Florence businessman to build grocery store. (Tonya Brown/WPDE)

Tim Waters had a dream 18 years ago to build a grocery store in North Florence where he lived and grew up.

Waters said residents in North, Northeast, and West Florence communities didn’t have access to fresh, healthy foods.

The communities are in what’s considered a "food desert." This term is used to describe an area where people have difficulty or a complete inability to get healthy and fresh foods.

"Do you know some children in this neighborhood don't know what butternut squash is. Don't know what cauliflower looks like. Don't know how it tastes,” Waters said.

Waters said he was met with all sorts of problems along the way in trying to open a grocery store.

“24 banks turned me down. Business partners sued me. I mean all kinds of things went on. I just refused to give up. I refused to believe that my neighborhood can have something nice,” explained Waters.

He said he went to the City of Florence and Francis Marion University’s Innovation Center in Downtown Florence.

Waters said he learned how to develop a business plan and get financial backing for his lifelong dream.

He also attended a South Carolina Community Loan Fund workshop for aspiring entrepreneurs seeking to increase healthy food access in their communities.
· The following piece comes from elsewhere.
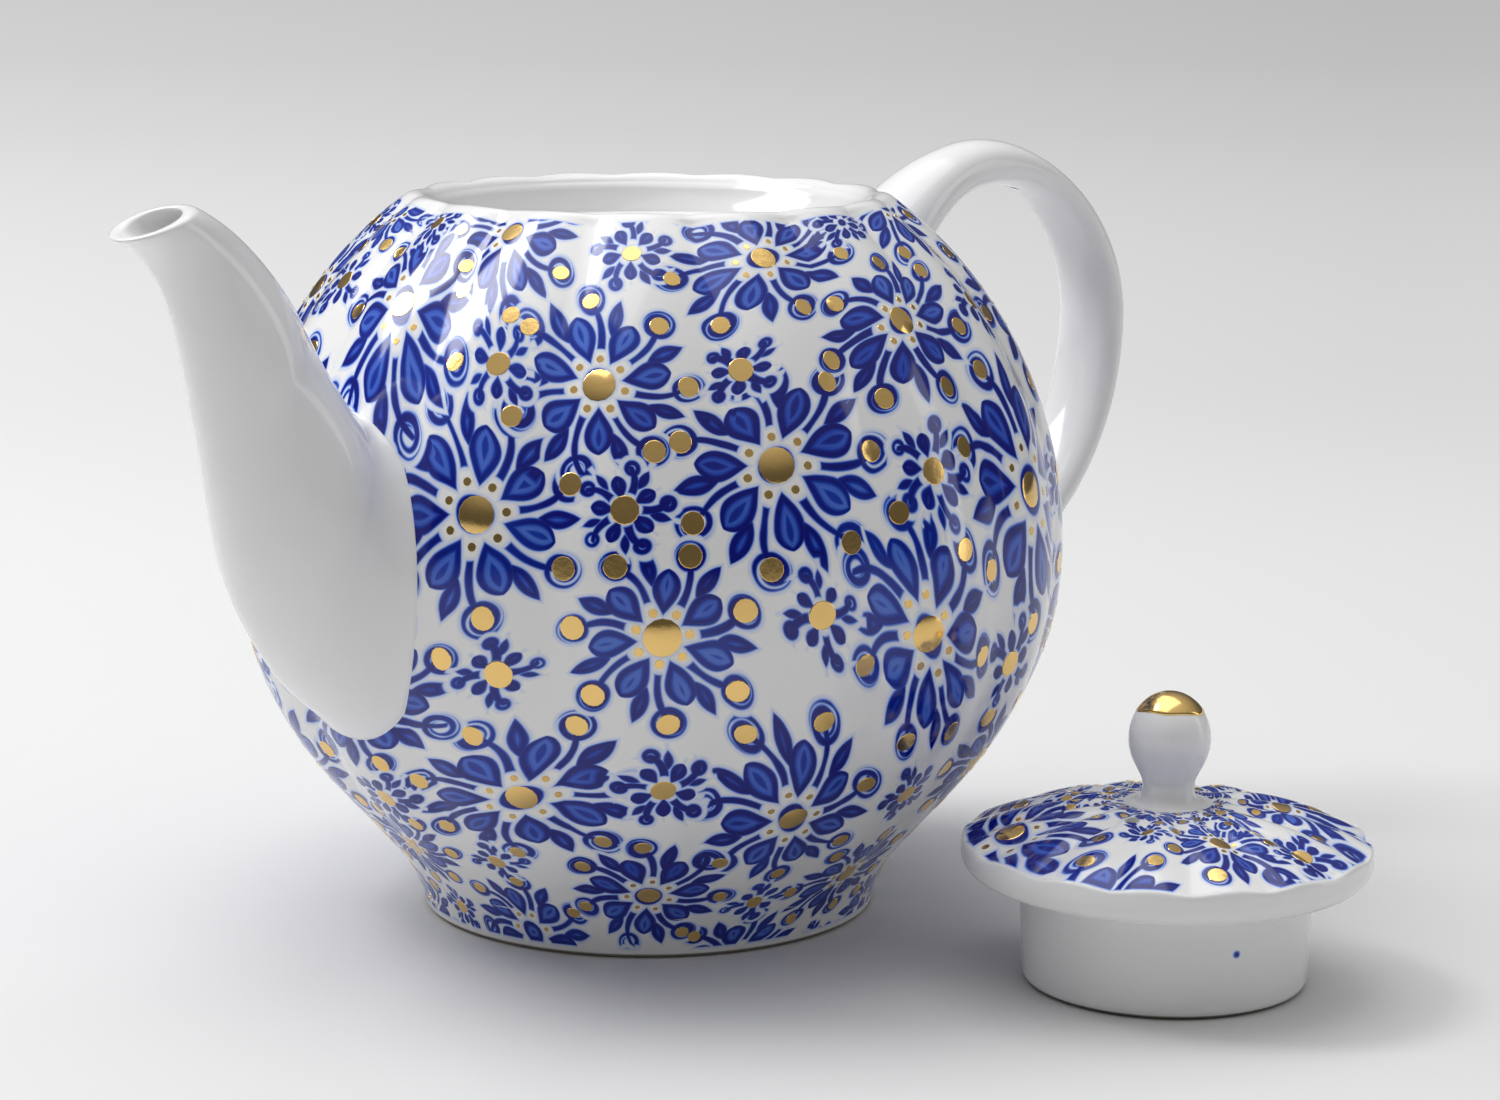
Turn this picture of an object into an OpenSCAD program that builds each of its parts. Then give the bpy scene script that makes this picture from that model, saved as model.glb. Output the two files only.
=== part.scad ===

"You've got to swallow your pride now. Florence don't realize what that center can do. If you want a business, I mean look at me. I had credit issues. I had character issues. You name it, I had issues. If you work your plan, and plan your work, you'll be like me. You've got to surround yourself with people. Once people believe in you. I didn't let the lack of money. I didn't let the lack of experience. I didn't let anyone stop me. I got my tail in that innovation center and I went to class after class after class. And I taught myself how to be a better businessman. How to be a better business person," he explained.

Waters was able to secure $3.6 million dollars in grants to open Save-A-Lot grocery store through his company Elijah Craig, LLC. He got a $300,000 incentive package from the City Of Florence.

"All you have to do is believe. And you have to believe. 18 years that's a long time. In the scheme of the things, the Lord had to get me ready. I had to get ready. And now, I'll employ about 40 people,” said Waters.

He said the store will be built at the corner of Dargan and West Darlington Streets in Florence. Two properties will be demolished to make room for the store.

Construction starts in two weeks and the grocery store is expected to open in the Spring of 2018.